Winning matters, too.

As gifted as Yzerman was, he played in the (national) shadow of Wayne Gretzky and Mario Lemieux. At his best, he was still the third-best forward in hockey.

At Cabrera’s best, no one was better. Ten years from now, though, that brilliance won’t be enough to move him past Yzerman on the reverence scale. Nor should it.

It takes a specific kind of circumstance to rise to the top of deification without a championship. Among the lordiest of athletes who’ve played here, only Sanders sits on the top shelf without the hardware.

He gets a pass because (duh) he played for the Lions. Also because he played football, a game everyone understands can’t be tilted alone. Baseball can’t either, but Cabrera’s ranking suffers a bit for the longevity of his career.

Sanders walked away in his prime. Cabrera is five years past his.

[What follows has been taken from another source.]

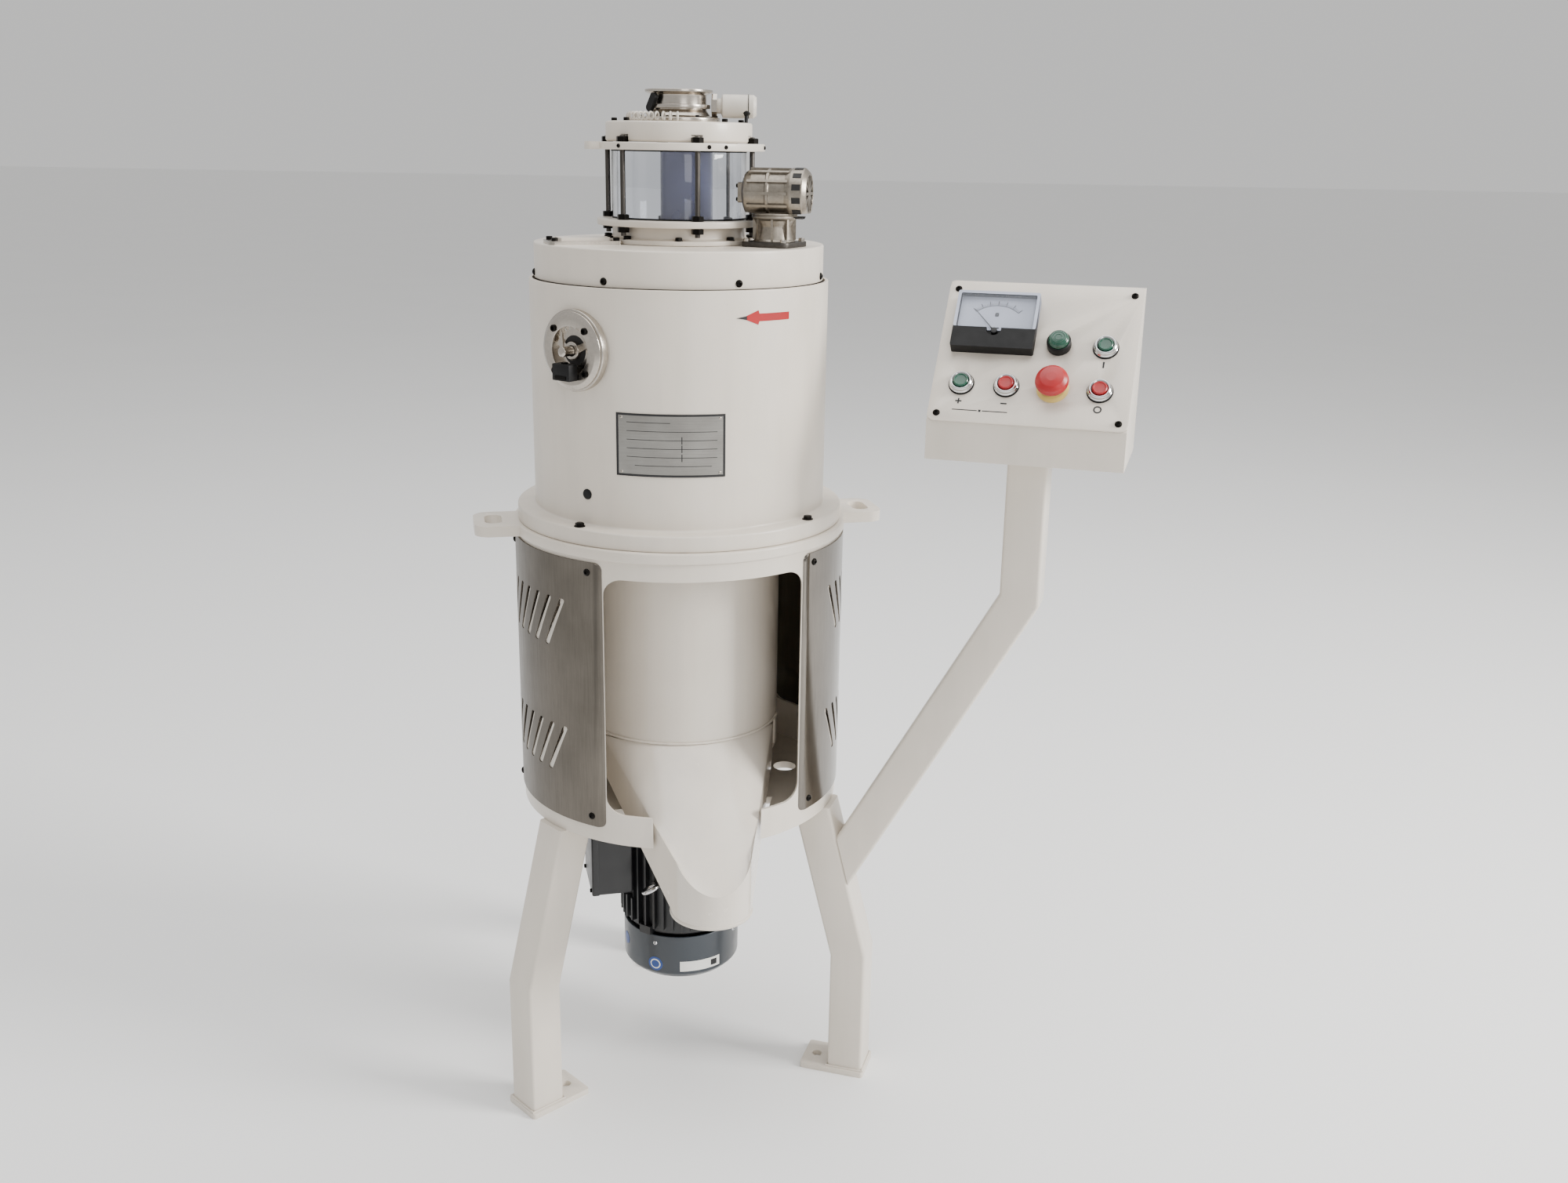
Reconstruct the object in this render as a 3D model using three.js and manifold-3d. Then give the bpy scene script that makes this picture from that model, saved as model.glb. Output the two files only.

Baseball affords an athlete in decline the way no other team sport does, and that’s hurt the perception of Cabrera the last few years. Still, when he was rolling, few have ever been better in the history of this city.

And no matter where you ultimately slide him into your list, he’ll always have a stretch of pure, raw, unadulterated greatness that’s unmatched by all but one other athlete in this city’s history.

There is Sanders. And there is Cabrera. No two athletes have ever been better here in their respective sports.